Sample code to load LASR:
libname HDFS hadoop user=sasdemo server="sascdh01.race.sas.com" port=10000 SUBPROTOCOL=hive2;
libname lasr_ep sasiola port=54321 tag='HDFS';
proc lasr add port=54321
Suggestion for processing ORC-Hive table
When you store data as ORC-Hive tables, sometimes data files in HDFS become so small that execution of the data processing becomes slower in comparison to standard Hive tables. In fact, the ORC-Hive table processing becomes so slow that your Map Reduce process times out. The reason for jobs timing out could be because the YARN scheduler did not schedule an appropriate number of mapper processes to process the data using default parameters. For better performance using ORC-Hive tables, you must change some of the default parameters in the MapRead configuration. You might need to increase the Map Reduce job time-out parameters as well as a few other parameters in order to schedule a greater number of Mapper processes. The following parameters help when tuning the data processing of ORC-Hive tables:
Before changing the above parameters, you must also consider the rest of the processes running in your Hadoop environment. A Hadoop administrator can assign appropriate values for these parameters.

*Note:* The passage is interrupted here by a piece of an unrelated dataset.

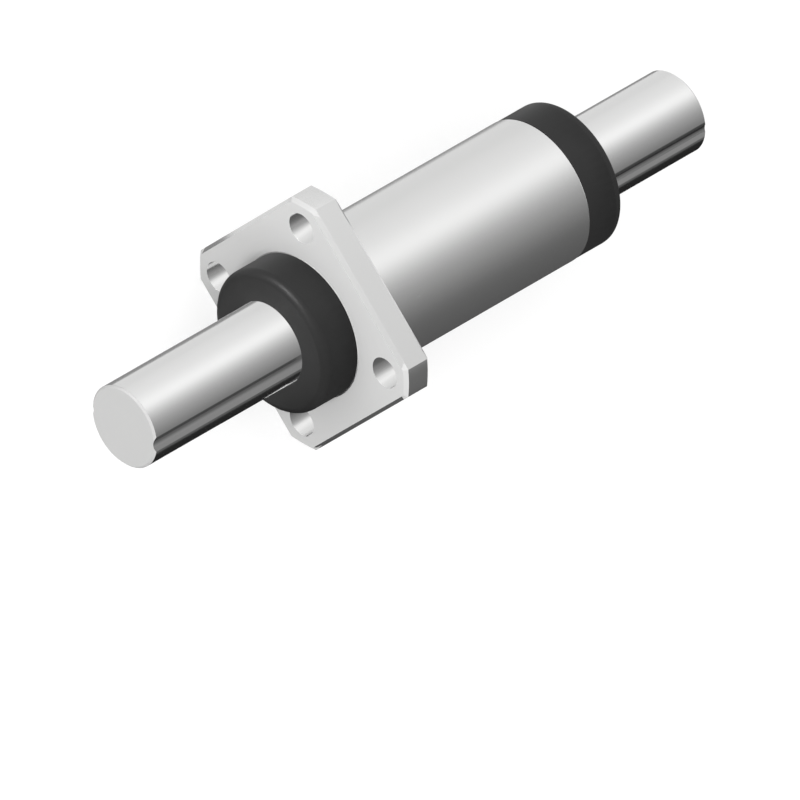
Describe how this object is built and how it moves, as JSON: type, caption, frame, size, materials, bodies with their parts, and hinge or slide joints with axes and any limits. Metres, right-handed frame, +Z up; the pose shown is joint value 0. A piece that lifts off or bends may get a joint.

To help illustrate this point, let’s consider an example. Suppose you have a customer information table with ~44 M rows and you have saved this table in Hive as both Text and ORC file formats. When you load to LASR from Text-Hive tables, the load script works without any issues. But when you load LASR from ORC-Hive tables, the load process stops responding and fails. When you look at the Hive metadata table size, you are surprised to see that the customer information table takes up ~8 GB as a Text-Hive table whereas the ORC-Hive table takes up ~100 MB in HDFS. You assume that ORC-Hive tables have smaller footprints in HDFS, so they should load faster and should not hang and fail.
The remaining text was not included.